“Essere giovane e non essere rivoluzionario è una contraddizione perfino biologica”. Salvador Allende
Gli occhi di Antonio su Massimo
Omicidio Rigante - Domattina in Questura l'atteso "faccia a faccia" tra il clan dei Ciarelli e gli amici di Domenico
L'INCIDENTE PROBATORIO IN QUESTURA - Domattina in Questura, nella sala dei birilli, si terrà il tanto atteso incidente probatorio (o confronto all'americana), disposto dal Pm Maria Michela Di Fine su richiesta del magistrato inquirente Salvatore Campochiaro. Lo scopo del Pm è quello di "cristallizare" i ricordi e fermare le prove su ciò che successe quella notte di morte (era il primo di Maggio) nell'appartamento di via Polacchi, in zona piazza Grue, tra i componenti della "spedizione mortale" e gli amici della vittima. Quella notte c'era sicuramente Massimo Ciarelli, 28 anni, rom pregiudicato, attualmente detenuto nel carcere di Vasto dopo una breve latitanza, che è stato indicato dalla sua vittima come colui che gli sparò il colpo mortale al fianco. «E' stato Massimo Ciarelli», ha detto ai sanitari del 118, negli ultimi istanti di vita, il 24enne papà di una bambina di pochi mesi e tifosissimo del Pescara. C'erano pure due pistole, una sicuramente una calibro 38, che è quella che ha esploso il colpo fatale. Poi, Massimo Ciarelli quella sera, a bordo della Fita 550 Abart, sequestrata dalla polizia, non era andato da solo. Per quel fatto vennero arrestati anche i cugini di Ciarelli: i fratelli Luigi (24), Angelo(23) e Antonio Ciarelli (23), attualmente detenuti nel carcere di San Donato a Pescara. Tutti devono rispondere di omicidio, tentato omicidio, porto abusivo di armi e violazione di domicilio.

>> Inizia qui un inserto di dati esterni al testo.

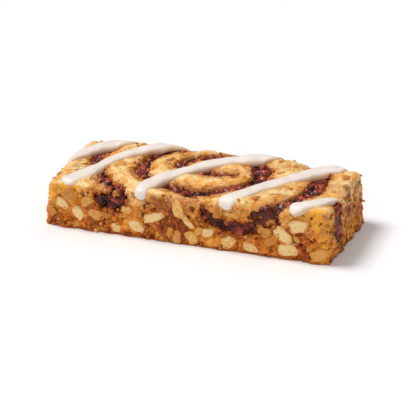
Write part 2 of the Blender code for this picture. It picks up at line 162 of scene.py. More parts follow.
slab = {
    "length": 108.4 * mm,
    "width": 38.8 * mm,
    "frontLeft": 16.6 * mm,  # heights of the top over the four corners
    "frontRight": 19.6 * mm,
    "backLeft": 18.2 * mm,
    "backRight": 19.4 * mm,
    "backCrown": 2.0 * mm,
    "topRadius": 2.8 * mm,
    "footRadius": 2.0 * mm,
    "leftLean": 1.6 * mm,
    "rightLean": 2.0 * mm,
    "rightSkew": 2.4 * mm,
    "cell": 0.36 * mm,  # one cell for each pixel of the picture
    "cragDepth": 0.75 * mm,
    "cragSpacing": 5.0 * mm,
    "ribbonRise": 0.9 * mm,
    "ribbonShoulder": 4.5 * mm,
}

# each row: x, y, width and height of the floor, in millimetres
swirls = {
    "swirl_middle": (
        (10.4, 2.2, 2.4, 9), (4.0, 1.5, 3.4, 8), (-4.0, 2.0, 3.0, 8), (-11.0, 5.4, 4.2, 8),
        (-9.2, 9.4, 4.0, 8), (-3.0, 13.2, 3.4, 8), (6.2, 15.8, 2.8, 8), (14.4, 13.8, 4.8, 8),
        (19.4, 8.6, 6.6, 8), (20.8, 2.0, 5.6, 8), (17.0, -4.6, 4.0, 8), (11.0, -9.8, 3.6, 8),
        (5.2, -13.2, 4.4, 9), (-0.6, -14.2, 5.4, 9), (-6.6, -12.0, 4.8, 8), (-13.6, -10.2, 3.6, 8),
        (-20.2, -5.8, 3.6, 8), (-24.0, 0.6, 4.4, 8), (-24.4, 7.0, 4.2, 8), (-21.2, 12.4, 3.4, 8),
        (-16.4, 16.6, 3.2, 8), (-9.6, 20.0, 3.2, 8), (-5.0, 23.0, 3.0, 8),
    ),
    "swirl_right": (
        (31.8, 22.5, 2.8, 9), (36.8, 17.0, 3.0, 8), (41.4, 12.2, 4.6, 8), (42.0, 5.4, 5.8, 8),
        (42.2, -2.0, 6.0, 8), (39.2, -8.8, 4.6, 8), (35.6, -14.2, 4.6, 9), (31.6, -18.8, 5.0, 11),
        (27.6, -23.2, 5.2, 12.4),
    ),
    "swirl_left": (
        (-38.6, 22.5, 3.2, 9), (-41.6, 15.4, 4.6, 8), (-44.2, 9.6, 5.0, 8), (-44.2, 3.4, 3.6, 8),
        (-41.4, -1.6, 2.8, 8), (-37.8, -6.4, 3.0, 8), (-34.4, -10.6, 3.2, 9), (-30.6, -15.0, 4.2, 9.6),
        (-28.2, -18.6, 8.6, 9.8), (-28.0, -23.0, 11.0, 9.8),
    ),
    "swirl_end": ((47.6, -9.2, 1.8, 9), (53.0, -10.4, 3.4, 6.4), (59.8, -11.2, 4.2, 5.6)),
}
# x, z and thickness of the seam that the right swirl runs on into, low on the front
seam = (
    (6.4, 14.8, 2.0), (8.4, 12.2, 3.0), (12.8, 10.4, 3.8), (18.8, 9.8, 4.2), (24.4, 10.6, 4.2),
    (31.0, 14.6, 3.6),
)
icingLines = (
    ((-54.6, -4.0, 2.8), (-52.4, 3.0, 4.4), (-48.6, 10.6, 4.6), (-42.0, 16.0, 4.8), (-31.0, 20.6, 3.6)),
    ((-47.4, -18.2, 4.6), (-44.8, -13.4, 6.2), (-41.2, -6.6, 4.6), (-38.6, 0.2, 3.8), (-35.0, 6.0, 4.4),
     (-29.6, 12.0, 4.8), (-22.0, 17.0, 4.6), (-12.0, 21.0, 3.8)),
    ((-16.6, -20.6, 3.8), (-17.0, -15.8, 5.0), (-14.4, -9.2, 5.0), (-9.6, -3.0, 4.6), (-4.2, 2.8, 4.0),
     (2.2, 8.2, 4.8), (9.8, 13.0, 5.0), (18.0, 17.0, 4.8), (26.0, 20.8, 4.0)),
    ((14.6, -20.6, 3.8), (15.8, -17.0, 5.0), (20.2, -11.6, 5.0), (25.2, -4.8, 4.8), (30.6, 1.0, 4.8),
     (36.0, 7.6, 4.8), (41.8, 14.0, 5.2), (49.0, 18.6, 4.2)),
    ((38.4, -18.9, 3.6), (41.4, -17.4, 4.6), (45.2, -14.6, 4.4), (50.2, -9.4, 3.2), (53.0, -6.8, 1.6)),
)
curveStep = 0.8 * mm
swirlCurves = {name: smoothCurve(rows, curveStep) for name, rows in swirls.items()}
swirlPoints = np.vstack(list(swirlCurves.values()))
swirlOwner = np.concatenate([np.full(len(curve), n) for n, curve in enumerate(swirlCurves.values())])
seamPoints = smoothCurve(seam, curveStep)
icingPoints = np.vstack([smoothCurve(rows, curveStep) for rows in icingLines])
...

I TIMORI DEL PM - Si legge nella richiesta del Pm, titolare dell'indagine: «ci sono particolari ragioni di urgenza, atteso che il passare del tempo potrà incidere negativamente sulla memoria dei testi chiamati alla ricognizione, produrre modificazioni, volontarie o meno, dell’aspetto e delle sembianze degli indagati sottoposti a misura cautelare per i fatti contestati, nonchè esporre i predetti testi al rischio di pressioni ed intimidazioni». Intanto l’avvocato Giovanni Metta, legale di Massimo Ciarelli, ha già annunciato che farà istanza di rimessione del processo, con conseguente trasferimento in Molise per competenza territoriale. «Il clima d’intimidazione che si è creato intorno alla vicenda processuale - ha detto il difensore, insieme all'avvocato Valentini - minerebbe la necessaria serenità dei Giudicanti». Le minacce subite dall’avvocato Luca Sarodi, professionista pescarese (che ha conseguentemente rinunciato al mandato difensivo ai Ciarelli) sono, in ordine di tempo, solo l’ultimo di una serie di atti ed episodi che segnano, per l’Avv. Metta, il punto di non ritorno.
LA REAZIONE DELLA CITTA' - Il delitto di Domenico Rigante ha scoperto una pentola che bolliva da troppo tempo: quella della convivenza con i rom. Pochi giorni dopo l'omicidio venne organizzata una manifestazione di protesta, finita sui giornali come la "Marcia Anti-Rom", per spingere le Istituzione a prendere la situazione in pugno. «Non ci possiamo fare giustizia da soli», hanno detto alcuni degli organizzatori della manifestazione al sindaco di Pescara. Dalla sera del primo maggio qualcosa è cambiato per sempre: nei quartieri a rischio, come quello di Fontanelle e Rancitelli, la tacita convivenza, fatta di silenzi e complicità, non è piàùquella di prima. C'è un fatto nuovo. La gente ha meno paura di prima e denuncia le ingiustizie e le illegalità. Una prova di tutto ciò sono gli attentati agli attivisti dell'associazione "Insieme per Fontanelle", denunciate da Codici. Almeno in qualcosa la morte di Domenico Rigante ha assunto un senso ben preciso: quello del punto di non ritorno.